WHAT YOU ARE ASKED TO DO → Return the exact lines spanning from the line with "List this object's" through the last line of the entries, boundaries included, and no others.

MATERIAL FOR THIS EXERCISE →
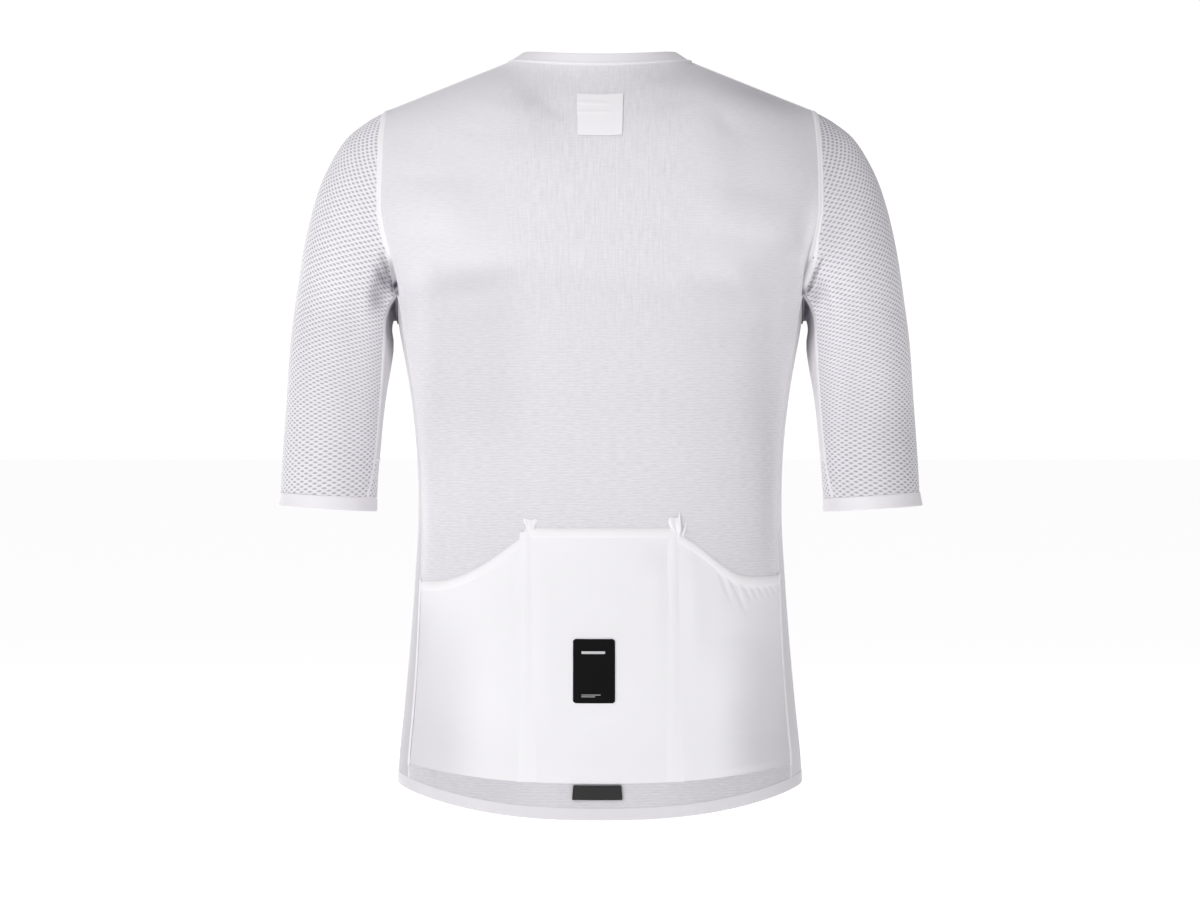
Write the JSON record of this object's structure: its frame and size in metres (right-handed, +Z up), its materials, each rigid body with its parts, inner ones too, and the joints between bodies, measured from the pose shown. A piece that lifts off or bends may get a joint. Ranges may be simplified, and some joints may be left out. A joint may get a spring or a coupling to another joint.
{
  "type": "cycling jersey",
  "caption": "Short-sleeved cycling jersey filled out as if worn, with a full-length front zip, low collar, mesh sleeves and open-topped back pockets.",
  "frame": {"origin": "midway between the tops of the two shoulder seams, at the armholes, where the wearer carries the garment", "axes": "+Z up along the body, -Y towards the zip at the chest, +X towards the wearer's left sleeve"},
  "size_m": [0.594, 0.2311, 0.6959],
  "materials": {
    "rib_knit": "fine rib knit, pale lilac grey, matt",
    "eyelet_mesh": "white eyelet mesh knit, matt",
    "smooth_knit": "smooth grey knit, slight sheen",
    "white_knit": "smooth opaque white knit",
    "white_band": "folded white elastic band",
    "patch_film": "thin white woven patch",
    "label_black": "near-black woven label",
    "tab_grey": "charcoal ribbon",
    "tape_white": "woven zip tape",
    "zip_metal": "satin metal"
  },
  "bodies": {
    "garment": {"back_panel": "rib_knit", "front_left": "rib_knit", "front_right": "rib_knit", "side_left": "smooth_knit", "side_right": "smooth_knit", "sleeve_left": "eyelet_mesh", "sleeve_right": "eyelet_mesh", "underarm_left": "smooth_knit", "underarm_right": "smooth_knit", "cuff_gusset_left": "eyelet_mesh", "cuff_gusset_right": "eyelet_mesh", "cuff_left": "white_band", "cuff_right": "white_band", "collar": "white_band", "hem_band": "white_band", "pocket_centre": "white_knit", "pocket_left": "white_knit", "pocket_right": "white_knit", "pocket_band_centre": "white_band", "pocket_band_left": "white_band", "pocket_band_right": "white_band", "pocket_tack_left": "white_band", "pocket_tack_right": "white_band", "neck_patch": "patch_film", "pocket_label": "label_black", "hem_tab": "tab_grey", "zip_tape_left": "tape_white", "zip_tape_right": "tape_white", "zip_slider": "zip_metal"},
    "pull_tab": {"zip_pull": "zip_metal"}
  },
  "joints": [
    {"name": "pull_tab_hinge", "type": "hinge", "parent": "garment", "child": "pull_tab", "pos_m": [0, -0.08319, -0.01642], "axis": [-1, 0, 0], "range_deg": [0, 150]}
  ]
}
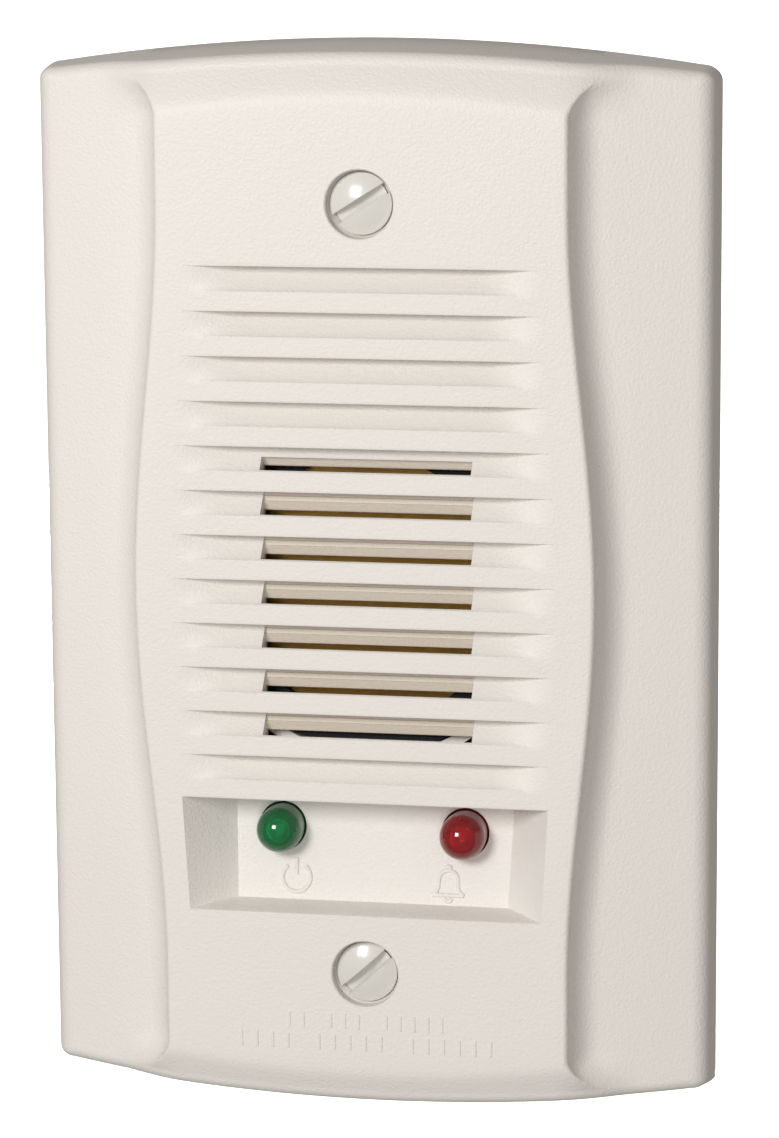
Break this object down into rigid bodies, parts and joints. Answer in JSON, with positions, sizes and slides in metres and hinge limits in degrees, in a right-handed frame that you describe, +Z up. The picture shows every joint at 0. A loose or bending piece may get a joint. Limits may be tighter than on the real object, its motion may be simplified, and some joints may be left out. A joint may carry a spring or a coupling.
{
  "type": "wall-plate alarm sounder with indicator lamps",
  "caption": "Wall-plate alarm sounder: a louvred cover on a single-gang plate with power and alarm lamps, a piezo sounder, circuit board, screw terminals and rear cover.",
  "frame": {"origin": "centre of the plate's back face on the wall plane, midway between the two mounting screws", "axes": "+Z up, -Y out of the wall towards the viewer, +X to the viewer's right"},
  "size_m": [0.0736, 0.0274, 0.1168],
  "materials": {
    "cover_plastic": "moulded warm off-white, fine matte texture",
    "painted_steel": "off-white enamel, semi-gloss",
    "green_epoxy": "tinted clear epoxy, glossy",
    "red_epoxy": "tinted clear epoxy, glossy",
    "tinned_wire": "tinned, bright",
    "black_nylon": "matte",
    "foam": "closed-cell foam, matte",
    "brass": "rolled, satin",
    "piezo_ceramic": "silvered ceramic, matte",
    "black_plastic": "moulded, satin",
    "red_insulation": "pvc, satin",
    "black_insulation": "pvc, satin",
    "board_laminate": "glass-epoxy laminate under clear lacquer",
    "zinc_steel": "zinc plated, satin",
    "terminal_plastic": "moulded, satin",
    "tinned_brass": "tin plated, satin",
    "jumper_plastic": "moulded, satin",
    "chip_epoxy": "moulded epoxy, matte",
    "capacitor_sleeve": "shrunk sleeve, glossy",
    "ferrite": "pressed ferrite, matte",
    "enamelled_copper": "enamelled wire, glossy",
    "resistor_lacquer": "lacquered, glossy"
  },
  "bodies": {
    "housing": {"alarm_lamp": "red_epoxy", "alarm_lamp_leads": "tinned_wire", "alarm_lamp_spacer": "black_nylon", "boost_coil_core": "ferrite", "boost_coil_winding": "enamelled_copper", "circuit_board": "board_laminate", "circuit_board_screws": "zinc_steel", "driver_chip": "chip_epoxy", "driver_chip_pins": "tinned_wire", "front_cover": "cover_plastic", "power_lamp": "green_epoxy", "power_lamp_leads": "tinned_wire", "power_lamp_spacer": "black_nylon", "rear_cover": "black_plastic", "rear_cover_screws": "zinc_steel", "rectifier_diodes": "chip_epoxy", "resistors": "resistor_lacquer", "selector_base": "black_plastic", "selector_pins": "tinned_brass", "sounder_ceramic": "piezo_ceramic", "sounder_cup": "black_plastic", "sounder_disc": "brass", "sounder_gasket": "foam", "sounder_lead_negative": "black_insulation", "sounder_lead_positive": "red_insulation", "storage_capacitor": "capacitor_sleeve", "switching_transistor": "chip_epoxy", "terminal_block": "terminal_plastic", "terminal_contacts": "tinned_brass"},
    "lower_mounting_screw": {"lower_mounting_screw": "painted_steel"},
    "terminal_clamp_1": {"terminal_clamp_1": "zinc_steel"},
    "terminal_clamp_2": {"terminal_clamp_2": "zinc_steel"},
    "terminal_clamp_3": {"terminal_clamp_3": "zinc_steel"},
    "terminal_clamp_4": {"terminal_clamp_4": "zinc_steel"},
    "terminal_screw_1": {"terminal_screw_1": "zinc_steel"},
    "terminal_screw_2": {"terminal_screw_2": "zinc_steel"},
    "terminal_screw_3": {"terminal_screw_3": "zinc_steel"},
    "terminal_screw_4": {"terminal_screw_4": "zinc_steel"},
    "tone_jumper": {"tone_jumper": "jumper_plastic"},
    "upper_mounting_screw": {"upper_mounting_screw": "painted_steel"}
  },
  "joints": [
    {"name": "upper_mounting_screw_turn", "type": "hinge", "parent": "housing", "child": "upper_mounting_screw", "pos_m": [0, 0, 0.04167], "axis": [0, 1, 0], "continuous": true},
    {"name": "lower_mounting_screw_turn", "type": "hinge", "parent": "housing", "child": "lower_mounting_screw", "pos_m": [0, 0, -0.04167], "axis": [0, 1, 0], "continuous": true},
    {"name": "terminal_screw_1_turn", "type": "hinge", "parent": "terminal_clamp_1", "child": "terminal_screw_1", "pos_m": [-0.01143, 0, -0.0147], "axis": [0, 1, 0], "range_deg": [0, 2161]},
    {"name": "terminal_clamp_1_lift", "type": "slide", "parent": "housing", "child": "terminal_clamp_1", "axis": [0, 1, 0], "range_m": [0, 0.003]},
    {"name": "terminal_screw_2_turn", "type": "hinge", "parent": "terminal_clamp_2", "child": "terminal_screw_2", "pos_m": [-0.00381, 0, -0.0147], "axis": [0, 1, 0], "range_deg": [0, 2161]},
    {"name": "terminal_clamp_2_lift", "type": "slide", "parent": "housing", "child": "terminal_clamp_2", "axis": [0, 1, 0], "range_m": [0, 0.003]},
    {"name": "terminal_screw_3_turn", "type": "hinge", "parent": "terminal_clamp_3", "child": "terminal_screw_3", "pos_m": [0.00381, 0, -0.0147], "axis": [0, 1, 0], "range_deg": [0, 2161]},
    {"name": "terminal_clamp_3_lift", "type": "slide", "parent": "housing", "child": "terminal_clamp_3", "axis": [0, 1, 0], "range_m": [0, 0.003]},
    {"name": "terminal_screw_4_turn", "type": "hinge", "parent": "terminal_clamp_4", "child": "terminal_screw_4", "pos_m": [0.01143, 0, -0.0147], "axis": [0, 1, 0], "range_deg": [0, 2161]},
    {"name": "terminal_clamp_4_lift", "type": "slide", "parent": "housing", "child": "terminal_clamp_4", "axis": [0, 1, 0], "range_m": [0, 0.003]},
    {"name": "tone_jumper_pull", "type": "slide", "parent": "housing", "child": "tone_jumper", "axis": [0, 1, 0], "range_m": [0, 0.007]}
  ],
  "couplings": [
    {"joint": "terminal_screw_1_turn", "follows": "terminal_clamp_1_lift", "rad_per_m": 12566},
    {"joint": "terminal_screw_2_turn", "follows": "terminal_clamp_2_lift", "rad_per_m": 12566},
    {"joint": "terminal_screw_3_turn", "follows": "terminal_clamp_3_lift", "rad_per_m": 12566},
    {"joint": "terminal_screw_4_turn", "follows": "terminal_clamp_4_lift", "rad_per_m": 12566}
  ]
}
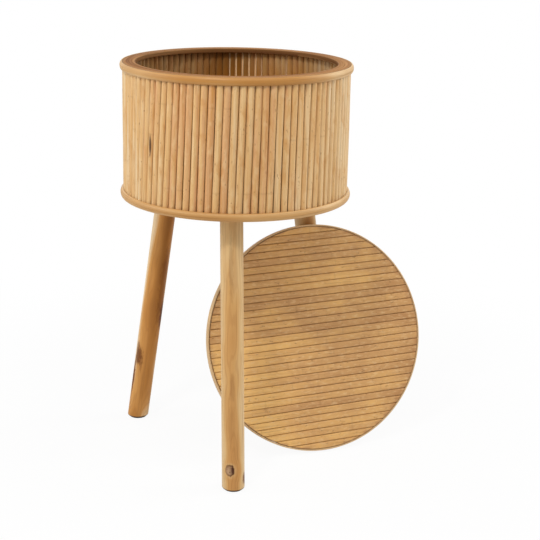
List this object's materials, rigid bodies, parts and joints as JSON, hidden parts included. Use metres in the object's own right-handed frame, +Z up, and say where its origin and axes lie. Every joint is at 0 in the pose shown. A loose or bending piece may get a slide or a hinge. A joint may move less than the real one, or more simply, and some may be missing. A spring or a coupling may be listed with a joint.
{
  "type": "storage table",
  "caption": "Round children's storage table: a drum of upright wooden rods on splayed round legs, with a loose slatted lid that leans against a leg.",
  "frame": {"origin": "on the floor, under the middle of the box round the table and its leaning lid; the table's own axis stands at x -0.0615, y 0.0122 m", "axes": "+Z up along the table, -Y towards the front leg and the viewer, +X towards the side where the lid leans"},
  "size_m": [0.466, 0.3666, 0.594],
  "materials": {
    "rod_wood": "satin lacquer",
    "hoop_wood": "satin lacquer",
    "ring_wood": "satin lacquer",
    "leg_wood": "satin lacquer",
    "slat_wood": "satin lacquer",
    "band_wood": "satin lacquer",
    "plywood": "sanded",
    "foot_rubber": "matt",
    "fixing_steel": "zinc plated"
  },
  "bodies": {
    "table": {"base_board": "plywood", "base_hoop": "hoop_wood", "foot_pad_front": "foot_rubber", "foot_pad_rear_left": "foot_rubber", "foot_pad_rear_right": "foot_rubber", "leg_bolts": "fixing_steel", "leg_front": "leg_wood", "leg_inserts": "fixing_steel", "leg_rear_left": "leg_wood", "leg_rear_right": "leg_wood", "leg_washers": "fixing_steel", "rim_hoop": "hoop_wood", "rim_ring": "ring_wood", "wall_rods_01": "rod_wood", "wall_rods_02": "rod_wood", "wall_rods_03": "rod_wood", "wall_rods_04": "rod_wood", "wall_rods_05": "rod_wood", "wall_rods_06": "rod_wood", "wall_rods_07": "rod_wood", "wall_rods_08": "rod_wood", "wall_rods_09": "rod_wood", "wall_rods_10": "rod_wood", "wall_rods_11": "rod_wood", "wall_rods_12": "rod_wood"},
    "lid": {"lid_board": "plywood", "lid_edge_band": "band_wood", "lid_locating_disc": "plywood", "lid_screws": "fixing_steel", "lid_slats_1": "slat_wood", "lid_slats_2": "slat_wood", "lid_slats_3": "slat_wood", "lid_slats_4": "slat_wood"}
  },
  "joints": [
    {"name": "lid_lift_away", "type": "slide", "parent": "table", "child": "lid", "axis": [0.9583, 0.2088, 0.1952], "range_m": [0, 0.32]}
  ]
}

ANSWER BELOW →
List this object's materials, rigid bodies, parts and joints as JSON, hidden parts included. Use metres in the object's own right-handed frame, +Z up, and say where its origin and axes lie. Every joint is at 0 in the pose shown. A loose or bending piece may get a slide or a hinge. A joint may move less than the real one, or more simply, and some may be missing. A spring or a coupling may be listed with a joint.
{
  "type": "storage table",
  "caption": "Round children's storage table: a drum of upright wooden rods on splayed round legs, with a loose slatted lid that leans against a leg.",
  "frame": {"origin": "on the floor, under the middle of the box round the table and its leaning lid; the table's own axis stands at x -0.0615, y 0.0122 m", "axes": "+Z up along the table, -Y towards the front leg and the viewer, +X towards the side where the lid leans"},
  "size_m": [0.466, 0.3666, 0.594],
  "materials": {
    "rod_wood": "satin lacquer",
    "hoop_wood": "satin lacquer",
    "ring_wood": "satin lacquer",
    "leg_wood": "satin lacquer",
    "slat_wood": "satin lacquer",
    "band_wood": "satin lacquer",
    "plywood": "sanded",
    "foot_rubber": "matt",
    "fixing_steel": "zinc plated"
  },
  "bodies": {
    "table": {"base_board": "plywood", "base_hoop": "hoop_wood", "foot_pad_front": "foot_rubber", "foot_pad_rear_left": "foot_rubber", "foot_pad_rear_right": "foot_rubber", "leg_bolts": "fixing_steel", "leg_front": "leg_wood", "leg_inserts": "fixing_steel", "leg_rear_left": "leg_wood", "leg_rear_right": "leg_wood", "leg_washers": "fixing_steel", "rim_hoop": "hoop_wood", "rim_ring": "ring_wood", "wall_rods_01": "rod_wood", "wall_rods_02": "rod_wood", "wall_rods_03": "rod_wood", "wall_rods_04": "rod_wood", "wall_rods_05": "rod_wood", "wall_rods_06": "rod_wood", "wall_rods_07": "rod_wood", "wall_rods_08": "rod_wood", "wall_rods_09": "rod_wood", "wall_rods_10": "rod_wood", "wall_rods_11": "rod_wood", "wall_rods_12": "rod_wood"},
    "lid": {"lid_board": "plywood", "lid_edge_band": "band_wood", "lid_locating_disc": "plywood", "lid_screws": "fixing_steel", "lid_slats_1": "slat_wood", "lid_slats_2": "slat_wood", "lid_slats_3": "slat_wood", "lid_slats_4": "slat_wood"}
  },
  "joints": [
    {"name": "lid_lift_away", "type": "slide", "parent": "table", "child": "lid", "axis": [0.9583, 0.2088, 0.1952], "range_m": [0, 0.32]}
  ]
}